I wanted to move to another because I did not like my home for personal reasons. While I was in my home I was applying for numerous jobs searching for at least one job. It's become highly stressful for me in those two months. I got a job here in Delhi and began working here but I didn't like the work that I did. It's not meeting my expectations. I feel okay in the office. Today something because of what I am writing on this topic. My team leader isn't available in the office as she is on leave for office. Her work and my work are on me nowadays. The work is too much however it's not difficult at all but conversion is not my cup of tea I don't like it at all. Currently, I am handling her work as well. She has access to the organization's social media but now I need to get to handle the work there. One of my colleagues started yelling at me 'why didn't you ask for access to social media as we communicated earlier that you would handle it' so I also said 'I didn't I need to ask for it I thought I would get it from senior or from boss nobody told me neither you told me to ask some related person''  the argument was just going to happen but I said okay I will ask it. I went to my boss for the organization's social media access my boss said to wait for 10 minutes and he will call me for that.
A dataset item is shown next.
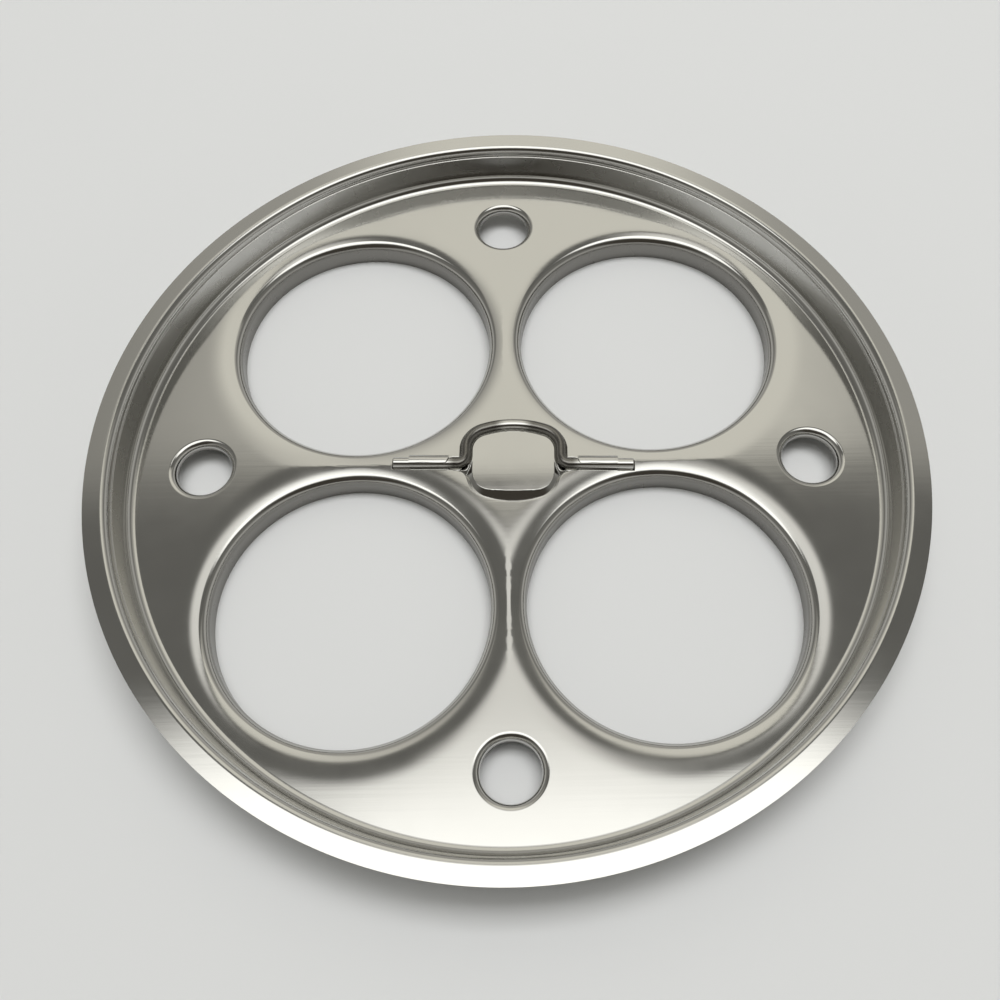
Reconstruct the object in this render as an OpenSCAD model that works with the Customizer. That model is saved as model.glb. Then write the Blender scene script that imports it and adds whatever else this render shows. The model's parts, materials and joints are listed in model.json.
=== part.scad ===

My working hours were over it was 7 pm evening. I can't work after that. So I just communicated it "Sir can I take it from you tomorrow? Sir said "I am available tomorrow have some work maybe I am available in the evening" so I knew it was not 10 minute wait it was going to take longer and I would not be able to work after office hours. 

I said "Sir I will take it from you tomorrow as after office I won't be able to wait as I am not able to manage things as of now as I am new here in Delhi" Sir said "It's your call," I said "Okay sir" and I exit his room and choose to go back to my room very consciously. I don't know whether I did wrong or right but I choose to communicate what's not right for me. In my room, I thought I did right or wrong had done right or wrong. I thought I would share this with my mother as she is the only one right now with whom I can share things. But I know what she will you should have been polite. She will say you should have communicated more politely. 

I am questioning myself do I need to do that? Answering yes I am lying to myself no! Lying to oneself is havoc. You can not lie to yourself. I want to be very honest with myself that's the only thing I want in my life.